WHAT NEEDS TO BE DONE = Find the line containing "The Blender code" and copy it exactly, along with every line after it up to and including the line containing "return 3.9 - 1.2". Copy nothing else.

SUPPLIED ENTRIES =
☆ ☆ ☆ ☆

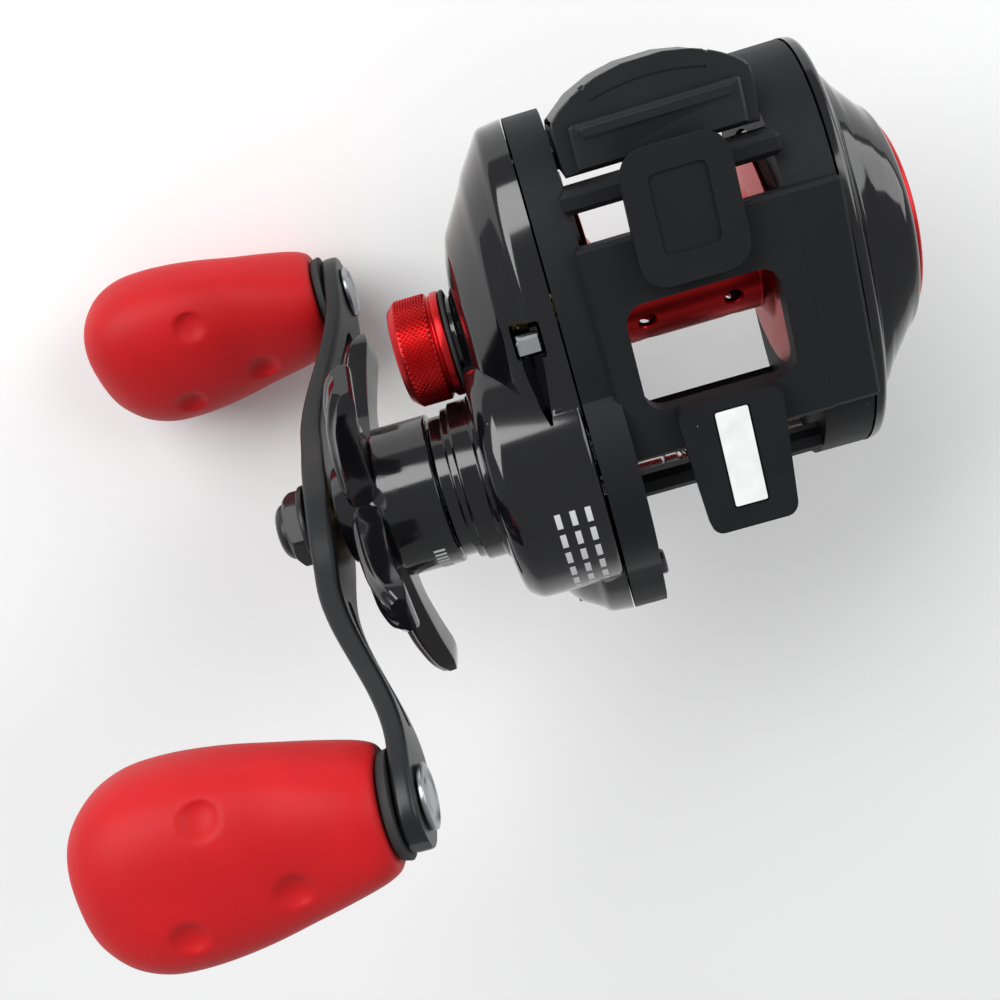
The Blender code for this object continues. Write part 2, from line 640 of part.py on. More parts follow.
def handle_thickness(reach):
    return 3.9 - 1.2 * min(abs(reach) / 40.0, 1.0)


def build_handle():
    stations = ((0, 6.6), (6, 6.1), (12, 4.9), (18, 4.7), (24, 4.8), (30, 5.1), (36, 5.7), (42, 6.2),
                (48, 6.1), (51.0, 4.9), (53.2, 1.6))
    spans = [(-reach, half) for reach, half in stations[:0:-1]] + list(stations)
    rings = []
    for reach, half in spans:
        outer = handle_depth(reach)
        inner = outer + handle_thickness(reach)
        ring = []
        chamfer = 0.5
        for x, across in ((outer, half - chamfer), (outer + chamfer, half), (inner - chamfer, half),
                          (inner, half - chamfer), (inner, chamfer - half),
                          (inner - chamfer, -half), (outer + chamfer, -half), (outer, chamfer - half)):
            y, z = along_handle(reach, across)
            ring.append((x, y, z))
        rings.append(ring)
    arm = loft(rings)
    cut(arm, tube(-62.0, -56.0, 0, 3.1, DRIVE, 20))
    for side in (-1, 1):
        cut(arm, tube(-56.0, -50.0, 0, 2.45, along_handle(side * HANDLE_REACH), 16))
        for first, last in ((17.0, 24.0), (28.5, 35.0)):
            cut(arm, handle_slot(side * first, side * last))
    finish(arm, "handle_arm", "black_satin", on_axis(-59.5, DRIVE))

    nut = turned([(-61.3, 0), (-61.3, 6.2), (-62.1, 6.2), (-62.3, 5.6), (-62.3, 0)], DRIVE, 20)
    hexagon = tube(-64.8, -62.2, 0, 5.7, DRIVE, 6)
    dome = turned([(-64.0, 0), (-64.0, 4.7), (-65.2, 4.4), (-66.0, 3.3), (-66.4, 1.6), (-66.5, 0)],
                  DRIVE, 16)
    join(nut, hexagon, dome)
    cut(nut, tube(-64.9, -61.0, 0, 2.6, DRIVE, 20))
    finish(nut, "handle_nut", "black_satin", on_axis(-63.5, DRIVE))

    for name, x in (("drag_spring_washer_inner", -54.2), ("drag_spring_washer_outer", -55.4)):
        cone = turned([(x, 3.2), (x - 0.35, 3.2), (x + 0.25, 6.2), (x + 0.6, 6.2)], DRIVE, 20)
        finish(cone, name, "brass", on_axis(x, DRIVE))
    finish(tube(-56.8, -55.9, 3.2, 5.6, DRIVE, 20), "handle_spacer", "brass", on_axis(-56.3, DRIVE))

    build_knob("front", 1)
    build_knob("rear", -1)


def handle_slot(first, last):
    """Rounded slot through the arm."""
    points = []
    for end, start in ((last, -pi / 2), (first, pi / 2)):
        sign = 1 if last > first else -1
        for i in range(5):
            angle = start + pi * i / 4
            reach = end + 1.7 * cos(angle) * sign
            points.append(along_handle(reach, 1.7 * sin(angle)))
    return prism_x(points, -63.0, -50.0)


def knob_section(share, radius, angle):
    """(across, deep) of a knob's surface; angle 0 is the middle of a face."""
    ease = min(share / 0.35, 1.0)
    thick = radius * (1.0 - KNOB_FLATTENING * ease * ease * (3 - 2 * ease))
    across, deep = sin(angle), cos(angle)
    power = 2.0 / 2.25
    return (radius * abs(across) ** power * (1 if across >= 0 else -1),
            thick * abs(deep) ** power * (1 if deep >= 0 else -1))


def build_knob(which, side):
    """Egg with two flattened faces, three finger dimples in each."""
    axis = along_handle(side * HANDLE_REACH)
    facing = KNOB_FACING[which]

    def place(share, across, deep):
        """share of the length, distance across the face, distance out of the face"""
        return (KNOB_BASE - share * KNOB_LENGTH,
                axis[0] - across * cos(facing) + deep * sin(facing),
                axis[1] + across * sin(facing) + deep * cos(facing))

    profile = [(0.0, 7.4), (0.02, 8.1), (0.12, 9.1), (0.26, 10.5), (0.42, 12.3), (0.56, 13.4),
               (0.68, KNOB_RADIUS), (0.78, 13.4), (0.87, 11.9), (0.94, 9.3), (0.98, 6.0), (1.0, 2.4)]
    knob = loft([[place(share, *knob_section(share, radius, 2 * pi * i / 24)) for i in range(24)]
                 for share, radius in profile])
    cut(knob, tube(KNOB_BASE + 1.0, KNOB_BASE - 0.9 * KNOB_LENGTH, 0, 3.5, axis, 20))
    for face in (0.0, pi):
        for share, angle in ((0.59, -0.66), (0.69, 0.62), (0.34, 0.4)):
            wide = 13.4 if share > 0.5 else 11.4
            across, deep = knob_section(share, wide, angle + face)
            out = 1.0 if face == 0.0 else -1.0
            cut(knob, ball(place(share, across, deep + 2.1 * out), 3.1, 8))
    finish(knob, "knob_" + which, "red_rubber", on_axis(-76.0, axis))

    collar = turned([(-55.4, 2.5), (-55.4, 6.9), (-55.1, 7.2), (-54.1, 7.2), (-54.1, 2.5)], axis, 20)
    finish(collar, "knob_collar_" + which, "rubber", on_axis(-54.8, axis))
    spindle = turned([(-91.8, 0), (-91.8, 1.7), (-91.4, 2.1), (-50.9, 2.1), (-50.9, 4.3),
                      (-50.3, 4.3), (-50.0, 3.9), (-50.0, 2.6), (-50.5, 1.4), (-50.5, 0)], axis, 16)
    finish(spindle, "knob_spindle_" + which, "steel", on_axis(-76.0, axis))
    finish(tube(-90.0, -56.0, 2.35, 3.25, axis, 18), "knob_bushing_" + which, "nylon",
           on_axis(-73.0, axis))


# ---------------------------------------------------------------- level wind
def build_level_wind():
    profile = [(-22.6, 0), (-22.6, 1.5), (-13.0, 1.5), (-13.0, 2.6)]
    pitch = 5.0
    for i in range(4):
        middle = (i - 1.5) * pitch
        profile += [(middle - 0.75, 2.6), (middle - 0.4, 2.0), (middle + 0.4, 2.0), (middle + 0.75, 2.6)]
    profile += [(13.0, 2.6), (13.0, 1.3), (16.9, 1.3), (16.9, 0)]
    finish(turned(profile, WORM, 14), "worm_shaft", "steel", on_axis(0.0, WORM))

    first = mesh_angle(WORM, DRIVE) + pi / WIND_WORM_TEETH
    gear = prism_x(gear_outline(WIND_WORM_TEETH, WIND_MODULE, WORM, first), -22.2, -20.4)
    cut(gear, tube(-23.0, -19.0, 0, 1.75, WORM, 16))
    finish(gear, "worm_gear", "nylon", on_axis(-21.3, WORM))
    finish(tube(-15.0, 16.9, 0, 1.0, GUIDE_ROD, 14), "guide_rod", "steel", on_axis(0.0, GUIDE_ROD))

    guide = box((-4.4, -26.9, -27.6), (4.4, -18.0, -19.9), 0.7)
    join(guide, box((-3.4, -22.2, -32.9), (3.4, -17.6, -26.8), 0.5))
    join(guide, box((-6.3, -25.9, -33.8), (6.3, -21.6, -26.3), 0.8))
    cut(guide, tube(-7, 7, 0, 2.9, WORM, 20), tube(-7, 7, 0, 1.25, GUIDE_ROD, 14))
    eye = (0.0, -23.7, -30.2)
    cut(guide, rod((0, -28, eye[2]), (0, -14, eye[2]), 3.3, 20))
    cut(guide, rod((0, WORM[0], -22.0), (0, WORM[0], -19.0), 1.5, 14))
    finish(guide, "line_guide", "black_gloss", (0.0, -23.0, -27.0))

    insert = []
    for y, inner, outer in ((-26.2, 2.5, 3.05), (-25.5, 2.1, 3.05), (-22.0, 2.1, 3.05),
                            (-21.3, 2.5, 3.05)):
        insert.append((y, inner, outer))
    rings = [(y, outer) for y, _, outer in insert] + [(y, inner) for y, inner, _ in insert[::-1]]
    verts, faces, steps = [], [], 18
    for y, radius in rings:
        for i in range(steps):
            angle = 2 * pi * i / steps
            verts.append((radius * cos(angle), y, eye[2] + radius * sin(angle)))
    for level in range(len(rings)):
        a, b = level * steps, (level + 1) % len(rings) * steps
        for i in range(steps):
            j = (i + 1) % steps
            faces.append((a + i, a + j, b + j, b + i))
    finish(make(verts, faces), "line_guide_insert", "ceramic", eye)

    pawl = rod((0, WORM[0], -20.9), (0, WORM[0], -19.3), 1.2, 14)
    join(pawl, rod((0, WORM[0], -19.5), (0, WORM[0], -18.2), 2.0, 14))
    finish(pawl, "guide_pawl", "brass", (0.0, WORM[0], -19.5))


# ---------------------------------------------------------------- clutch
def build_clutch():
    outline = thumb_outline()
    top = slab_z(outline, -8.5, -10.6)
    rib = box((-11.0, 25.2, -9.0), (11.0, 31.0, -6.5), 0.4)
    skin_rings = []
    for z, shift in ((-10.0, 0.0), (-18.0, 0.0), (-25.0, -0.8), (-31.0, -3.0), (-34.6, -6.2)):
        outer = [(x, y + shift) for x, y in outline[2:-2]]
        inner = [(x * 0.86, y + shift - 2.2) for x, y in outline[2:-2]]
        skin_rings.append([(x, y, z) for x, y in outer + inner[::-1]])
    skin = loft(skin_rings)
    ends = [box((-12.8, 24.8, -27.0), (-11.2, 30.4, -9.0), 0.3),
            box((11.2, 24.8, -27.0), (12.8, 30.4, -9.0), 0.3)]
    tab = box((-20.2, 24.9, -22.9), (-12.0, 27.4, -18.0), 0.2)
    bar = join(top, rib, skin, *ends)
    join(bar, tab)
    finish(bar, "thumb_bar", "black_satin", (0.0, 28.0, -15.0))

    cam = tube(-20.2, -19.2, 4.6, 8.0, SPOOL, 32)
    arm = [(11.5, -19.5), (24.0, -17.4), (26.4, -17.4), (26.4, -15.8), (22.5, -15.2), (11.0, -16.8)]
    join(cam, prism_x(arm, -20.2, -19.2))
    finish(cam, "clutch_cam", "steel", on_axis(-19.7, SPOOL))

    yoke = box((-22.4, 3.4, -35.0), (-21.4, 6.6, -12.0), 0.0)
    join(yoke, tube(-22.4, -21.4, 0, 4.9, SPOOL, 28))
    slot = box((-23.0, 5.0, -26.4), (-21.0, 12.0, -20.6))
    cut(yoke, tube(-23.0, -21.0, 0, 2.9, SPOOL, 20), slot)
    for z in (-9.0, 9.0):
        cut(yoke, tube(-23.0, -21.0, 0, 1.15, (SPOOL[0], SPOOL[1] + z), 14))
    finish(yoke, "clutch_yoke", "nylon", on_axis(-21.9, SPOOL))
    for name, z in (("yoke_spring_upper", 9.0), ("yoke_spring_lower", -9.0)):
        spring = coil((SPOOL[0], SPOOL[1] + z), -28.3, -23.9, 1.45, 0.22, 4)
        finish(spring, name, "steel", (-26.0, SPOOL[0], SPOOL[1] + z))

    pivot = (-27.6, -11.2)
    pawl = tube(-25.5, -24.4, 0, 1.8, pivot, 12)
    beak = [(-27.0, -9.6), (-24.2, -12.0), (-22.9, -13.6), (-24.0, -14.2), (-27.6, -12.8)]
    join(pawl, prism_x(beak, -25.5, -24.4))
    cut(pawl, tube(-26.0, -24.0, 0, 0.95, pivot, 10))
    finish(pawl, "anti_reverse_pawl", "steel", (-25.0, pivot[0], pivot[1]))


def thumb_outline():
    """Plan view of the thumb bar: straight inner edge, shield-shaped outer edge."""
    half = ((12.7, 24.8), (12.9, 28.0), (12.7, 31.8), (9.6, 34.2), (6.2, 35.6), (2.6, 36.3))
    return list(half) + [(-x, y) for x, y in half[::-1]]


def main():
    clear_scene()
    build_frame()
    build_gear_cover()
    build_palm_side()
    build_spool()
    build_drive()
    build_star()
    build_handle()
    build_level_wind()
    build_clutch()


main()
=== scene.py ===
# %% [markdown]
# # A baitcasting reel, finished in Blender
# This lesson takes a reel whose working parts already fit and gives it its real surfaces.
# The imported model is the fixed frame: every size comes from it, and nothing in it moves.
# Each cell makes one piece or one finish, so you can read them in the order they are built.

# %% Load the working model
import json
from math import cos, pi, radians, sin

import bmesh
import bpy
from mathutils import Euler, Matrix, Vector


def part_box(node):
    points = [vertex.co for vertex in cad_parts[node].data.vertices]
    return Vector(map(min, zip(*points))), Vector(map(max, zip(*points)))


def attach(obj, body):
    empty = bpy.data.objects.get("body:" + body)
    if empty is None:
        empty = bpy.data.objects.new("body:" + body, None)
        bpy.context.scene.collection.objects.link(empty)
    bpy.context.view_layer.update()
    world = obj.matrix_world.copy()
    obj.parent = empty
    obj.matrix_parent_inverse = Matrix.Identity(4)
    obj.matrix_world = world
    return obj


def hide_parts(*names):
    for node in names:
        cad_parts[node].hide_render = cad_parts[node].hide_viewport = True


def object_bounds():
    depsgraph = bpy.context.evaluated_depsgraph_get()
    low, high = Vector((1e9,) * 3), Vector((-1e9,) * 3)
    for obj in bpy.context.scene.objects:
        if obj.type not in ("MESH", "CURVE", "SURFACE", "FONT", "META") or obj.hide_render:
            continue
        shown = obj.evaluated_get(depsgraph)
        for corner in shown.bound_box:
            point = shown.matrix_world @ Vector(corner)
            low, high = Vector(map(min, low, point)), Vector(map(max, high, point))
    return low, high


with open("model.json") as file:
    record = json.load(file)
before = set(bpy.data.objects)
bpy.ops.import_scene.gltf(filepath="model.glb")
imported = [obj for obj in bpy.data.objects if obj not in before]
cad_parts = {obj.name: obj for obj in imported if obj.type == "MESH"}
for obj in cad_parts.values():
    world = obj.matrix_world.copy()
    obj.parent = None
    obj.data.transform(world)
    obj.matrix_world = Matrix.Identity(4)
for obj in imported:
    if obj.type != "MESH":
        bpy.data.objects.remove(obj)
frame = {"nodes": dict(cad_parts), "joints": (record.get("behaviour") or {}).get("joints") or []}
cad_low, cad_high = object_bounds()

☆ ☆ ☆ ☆

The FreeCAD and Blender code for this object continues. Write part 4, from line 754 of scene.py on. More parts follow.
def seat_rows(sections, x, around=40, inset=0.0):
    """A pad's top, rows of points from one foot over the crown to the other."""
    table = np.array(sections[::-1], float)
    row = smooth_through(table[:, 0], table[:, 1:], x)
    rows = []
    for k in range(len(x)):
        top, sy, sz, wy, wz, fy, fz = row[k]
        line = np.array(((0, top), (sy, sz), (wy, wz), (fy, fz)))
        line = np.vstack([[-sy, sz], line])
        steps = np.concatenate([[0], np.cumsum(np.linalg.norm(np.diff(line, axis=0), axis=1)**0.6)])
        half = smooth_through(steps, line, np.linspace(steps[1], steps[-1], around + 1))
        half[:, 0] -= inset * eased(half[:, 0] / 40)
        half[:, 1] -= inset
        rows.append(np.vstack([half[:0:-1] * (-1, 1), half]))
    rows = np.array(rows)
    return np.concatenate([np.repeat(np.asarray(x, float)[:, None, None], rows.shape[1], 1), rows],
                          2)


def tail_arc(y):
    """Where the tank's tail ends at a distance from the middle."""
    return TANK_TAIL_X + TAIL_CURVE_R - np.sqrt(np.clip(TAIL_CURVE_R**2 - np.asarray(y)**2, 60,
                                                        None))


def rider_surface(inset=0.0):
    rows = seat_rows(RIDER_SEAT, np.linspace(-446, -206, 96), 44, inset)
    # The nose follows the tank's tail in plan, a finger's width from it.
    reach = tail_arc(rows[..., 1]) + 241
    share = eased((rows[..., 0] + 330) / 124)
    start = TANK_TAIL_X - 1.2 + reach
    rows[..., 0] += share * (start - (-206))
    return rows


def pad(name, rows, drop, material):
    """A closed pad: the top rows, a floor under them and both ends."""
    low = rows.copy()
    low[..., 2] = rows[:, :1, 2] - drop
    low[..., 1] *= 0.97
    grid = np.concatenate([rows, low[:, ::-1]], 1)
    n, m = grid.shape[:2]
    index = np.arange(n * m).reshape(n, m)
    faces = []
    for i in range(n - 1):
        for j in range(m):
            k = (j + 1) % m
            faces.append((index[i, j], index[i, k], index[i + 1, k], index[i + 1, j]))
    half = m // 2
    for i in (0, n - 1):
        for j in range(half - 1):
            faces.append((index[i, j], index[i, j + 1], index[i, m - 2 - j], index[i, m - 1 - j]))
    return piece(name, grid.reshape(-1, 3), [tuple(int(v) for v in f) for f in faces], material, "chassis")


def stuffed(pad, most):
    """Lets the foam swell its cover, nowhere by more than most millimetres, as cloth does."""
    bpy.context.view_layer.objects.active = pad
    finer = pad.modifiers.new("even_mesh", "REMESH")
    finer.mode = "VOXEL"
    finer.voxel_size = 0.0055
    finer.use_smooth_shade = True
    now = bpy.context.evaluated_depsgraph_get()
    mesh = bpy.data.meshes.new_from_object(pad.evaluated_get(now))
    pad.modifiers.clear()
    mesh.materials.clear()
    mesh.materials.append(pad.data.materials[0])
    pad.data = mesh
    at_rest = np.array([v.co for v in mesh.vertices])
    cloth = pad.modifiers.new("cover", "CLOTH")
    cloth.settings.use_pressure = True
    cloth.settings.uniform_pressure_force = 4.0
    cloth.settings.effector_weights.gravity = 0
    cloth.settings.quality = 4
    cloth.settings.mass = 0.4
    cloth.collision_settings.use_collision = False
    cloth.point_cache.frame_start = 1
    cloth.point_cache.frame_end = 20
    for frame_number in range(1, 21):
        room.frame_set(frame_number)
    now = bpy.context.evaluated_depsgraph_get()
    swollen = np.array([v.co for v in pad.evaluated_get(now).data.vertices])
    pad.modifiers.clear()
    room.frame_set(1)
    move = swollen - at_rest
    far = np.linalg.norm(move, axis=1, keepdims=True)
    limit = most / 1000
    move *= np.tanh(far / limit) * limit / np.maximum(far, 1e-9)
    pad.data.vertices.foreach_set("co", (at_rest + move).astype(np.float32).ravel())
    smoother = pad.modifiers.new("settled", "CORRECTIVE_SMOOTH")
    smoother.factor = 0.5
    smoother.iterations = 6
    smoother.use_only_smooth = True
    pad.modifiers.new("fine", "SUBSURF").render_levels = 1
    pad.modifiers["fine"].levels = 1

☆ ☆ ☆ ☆

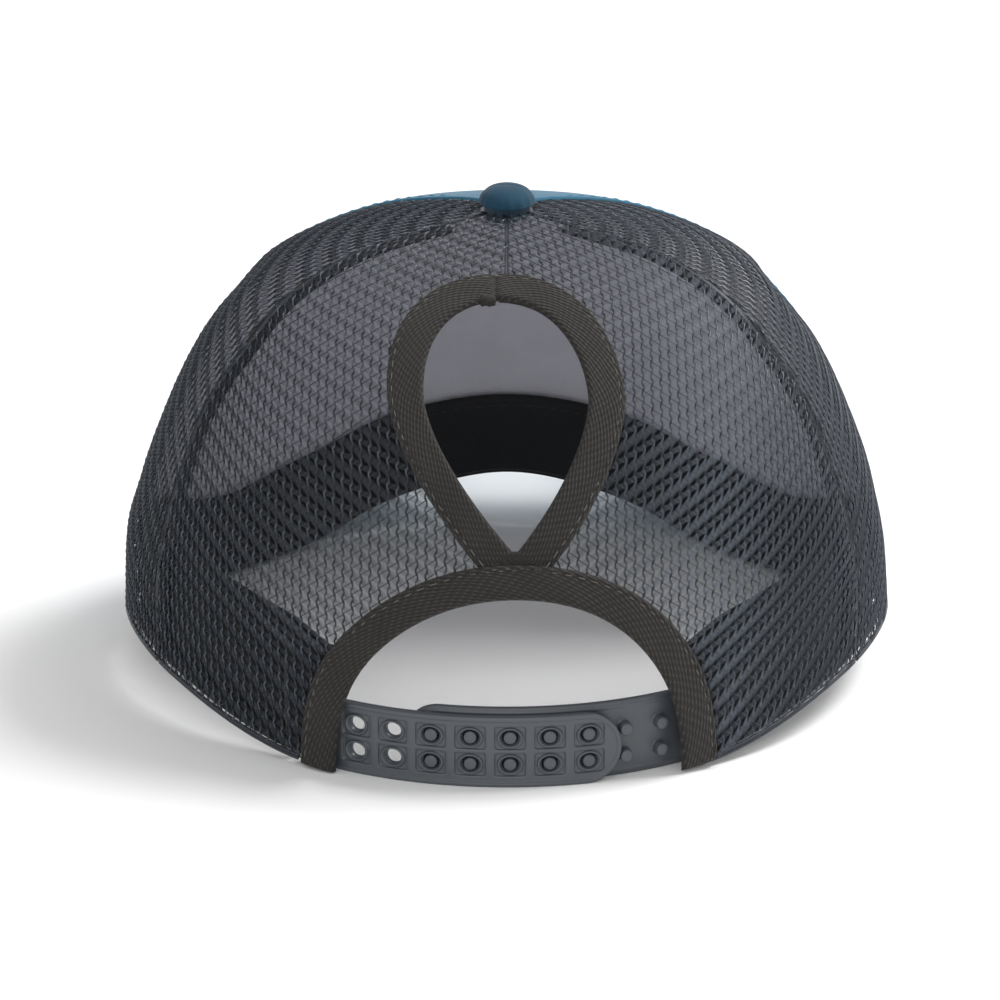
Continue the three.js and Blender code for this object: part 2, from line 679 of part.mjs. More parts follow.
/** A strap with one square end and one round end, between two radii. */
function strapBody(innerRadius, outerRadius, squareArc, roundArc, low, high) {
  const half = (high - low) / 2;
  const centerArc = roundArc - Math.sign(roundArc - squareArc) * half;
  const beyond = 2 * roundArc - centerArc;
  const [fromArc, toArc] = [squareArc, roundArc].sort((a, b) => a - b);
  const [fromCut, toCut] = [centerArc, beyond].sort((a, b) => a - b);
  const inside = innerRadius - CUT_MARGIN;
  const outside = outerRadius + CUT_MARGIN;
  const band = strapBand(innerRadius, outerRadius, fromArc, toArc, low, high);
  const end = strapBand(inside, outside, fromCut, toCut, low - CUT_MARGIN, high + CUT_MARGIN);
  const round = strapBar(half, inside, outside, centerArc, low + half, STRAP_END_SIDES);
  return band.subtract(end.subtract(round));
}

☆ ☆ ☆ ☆

TASK SOLUTION =
The Blender code for this object continues. Write part 2, from line 640 of part.py on. More parts follow.
def handle_thickness(reach):
    return 3.9 - 1.2 * min(abs(reach) / 40.0, 1.0)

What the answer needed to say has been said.